The estimates for both oil and gas increased about 15% from 2001 figures, it said.

The next step in developing the new 5-year OCS leasing program will take place this summer when MMS issues a proposed program and draft environmental impact statement (EIS) for a 90-day public comment period.

It then will issue the proposed final program and EIS during the winter of 2007 for a 60-day comment period before approving the final program.

Other reactions

House Resources Committee Chairman Richard W. Pombo (R-Calif.) applauded the Bush administration for “taking decisive steps to reduce our foreign energy dependence by increasing supplies of American energy” in the OCS leasing proposal.

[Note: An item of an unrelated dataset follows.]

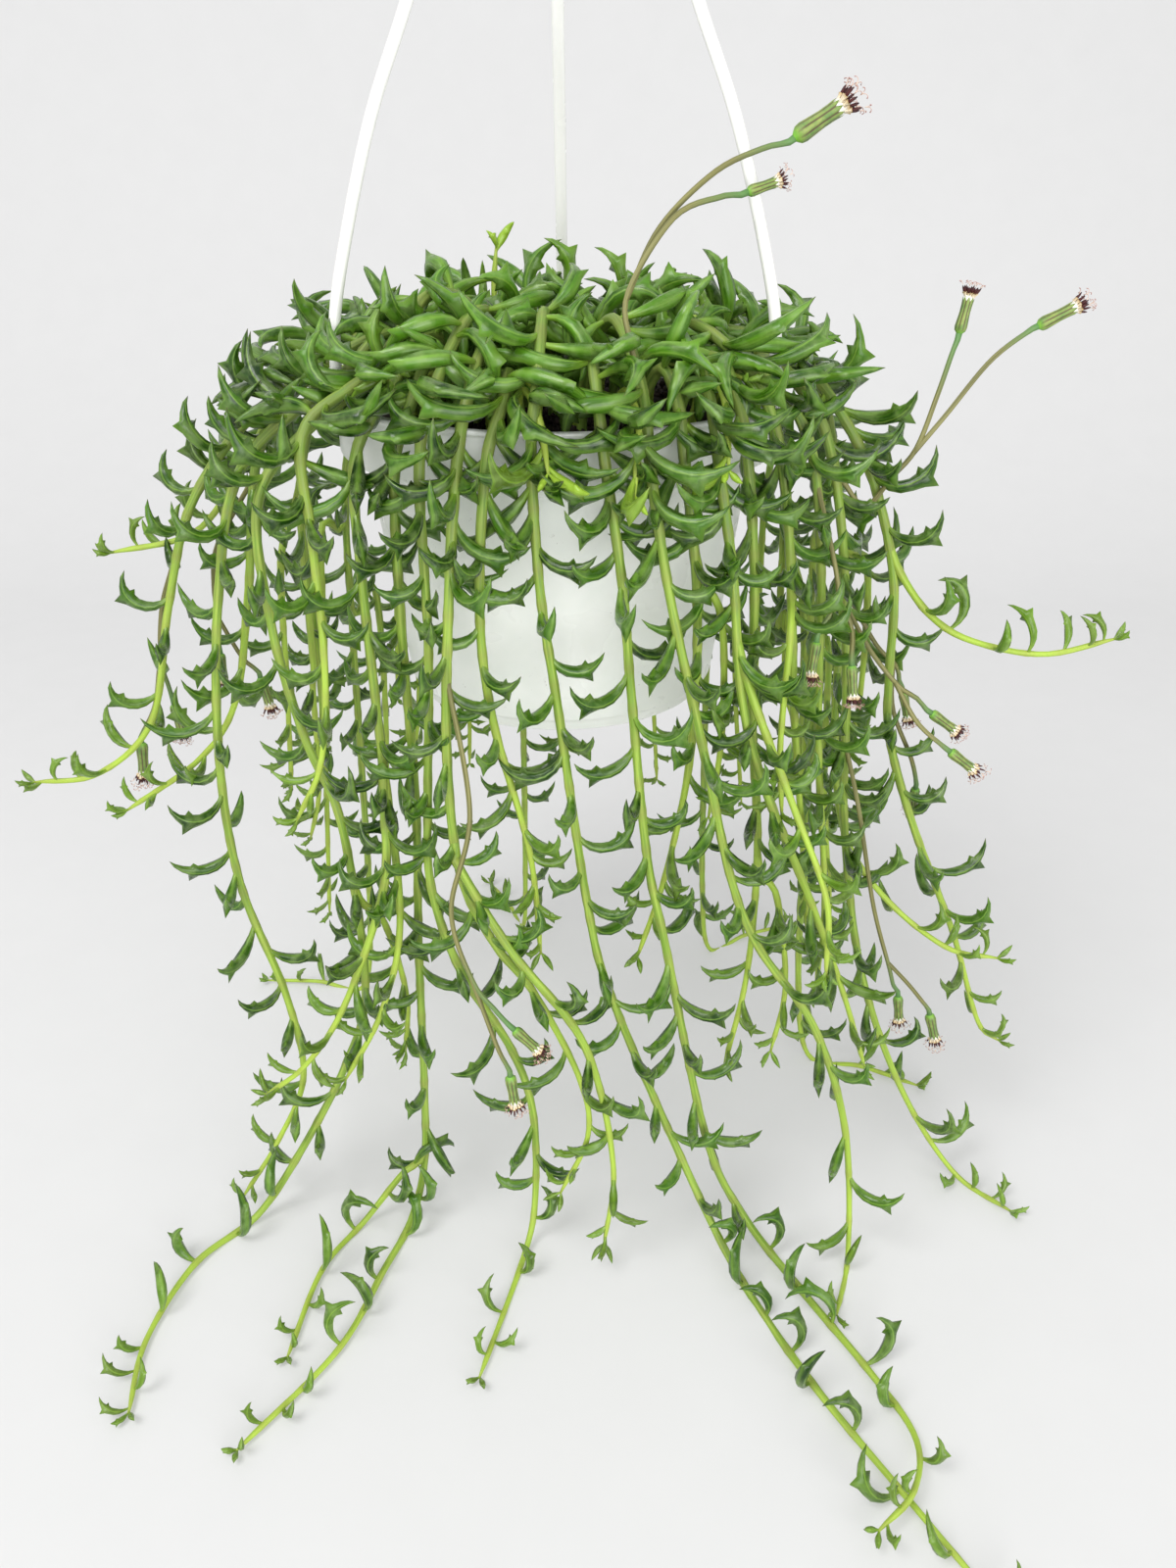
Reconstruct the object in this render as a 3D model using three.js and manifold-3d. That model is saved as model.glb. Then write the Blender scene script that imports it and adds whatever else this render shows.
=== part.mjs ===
// A string of dolphins in a hanging nursery pot: a white pot on a moulded three-armed hanger, filled with
// potting mix, with long trailing stems of crescent leaves and a few forked sprays of tufted flowers.
// Millimetres, +Z up. The origin is the point where the hook bears on its rail. Inside the group
// everything is measured from the centre of the pot's rim, with the front of the plant towards -Y.

import * as THREE from "three";
import { mergeVertices } from "three/addons/utils/BufferGeometryUtils.js";
import Module from "manifold-3d";

const wasm = await Module();
wasm.setup();

// Heights, measured from the hook's bearing point or from the rim
const RIM_DROP = 265;
const FLOOR_Z = -300;
const GAP = 0.35;

// The pot: a revolved shell with a vertical collar, a lip with ears and a low foot
const POT = {
  lip: 77,
  collar: 75.2,
  collarInside: 73.2,
  collarHeight: 18.5,
  shoulder: 66.8,
  ankle: 56,
  foot: 54.6,
  base: 53.5,
  height: 105,
  footHeight: 4,
  wall: 1.6,
  floor: 2,
  segments: 32,
};
const EAR = { centre: 78.5, radius: 5.2, thickness: 2.6, hole: 1.9, azimuths: [60, 180, 300], sides: 8 };
const DRAIN = { count: 5, ring: 30, radius: 4, sides: 8 };

// The hanger: three arms bow out from the hub to the ears, and the hook stands on the hub
const ARM = { radius: 2.1, sides: 6, steps: 10 };
const ARM_BOW = [
  [78.5, 9],
  [77, 27],
  [71, 50],
  [60.5, 81],
  [47.5, 109],
  [30, 150],
  [13, 192],
  [3.5, 219],
];
const HUB = { radius: 6.5, low: 210, high: 226 };
const HOOK = { wire: 2.5, bend: 12, sides: 8, steps: 14 };
const PEG = { flare: 4.3, top: 12, neck: 2.6, radius: 1.4, barb: 2.4, depth: 6.5, sides: 6 };

// Potting mix: its top is a low mound just under the rim
const MIX = { top: -4, edge: -7, segments: 16, holeRadius: 5, rootDepth: 20 };

// Stems are tubes of three sides, and a leaf is a crescent of three sides with two teeth
const STEM = { crown: 1.9, trail: 1.7, tip: 1.05, overRim: 81, turn: 18, longest: 75 };
const LEAF = {
  crownLength: 32,
  trailLength: 27,
  tipLength: 12,
  width: 2.7,
  crownWidth: 1.12,
  innerTooth: 1.3,
  outerTooth: 3,
  crownStep: 6.5,
  trailStep: 12.5,
  lowStep: 18,
  tipStep: 6,
  first: 30,
  spread: 120,
  apart: 38,
  ownReach: 8,
  root: 0.27,
  rings: [0.38, 0.6, 0.76],
  toothRing: 1,
};
const GOLDEN = 0.618034;
const LEAF_CLEAR = 0.45;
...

But he said more needed to be done. “I believe coastal states deserve full and complete control over energy production in the deep waters off their coasts. My Ocean States Option gives the states this power to produce or protect as they see fit,” he said.

Pombo suggested that a fair OCS plan would give each coastal state the choice of developing energy resources off its shores or “strengthen the existing moratorium on ocean energy production, rather than fall subject to the whims of Washington, DC. My plan meets all of these needs.”

Oil and gas trade associations also responded. “The 5-year proposed program recognizes that the nation must expand the development of offshore energy resources. It’s a step in the right direction,” said Mike Linn, chairman of the Independent Petroleum Association of America.

“As consumer demand for oil and natural gas rises, the country must meet the supply challenges by securing reliable energy from America’s own reserves. Offshore oil and gas producers are ready to meet this challenge but need the federal government to open up the areas that are currently off-limits,” he said.

The American Gas Association said the draft would help reduce prices by getting more gas to market but called for its expansion.

Tom Moskitis, AGA’s managing director for external affairs, said US homeowners and businesses pay more for gas than nearly anyone else in the world because producers can’t keep pace with rising demand.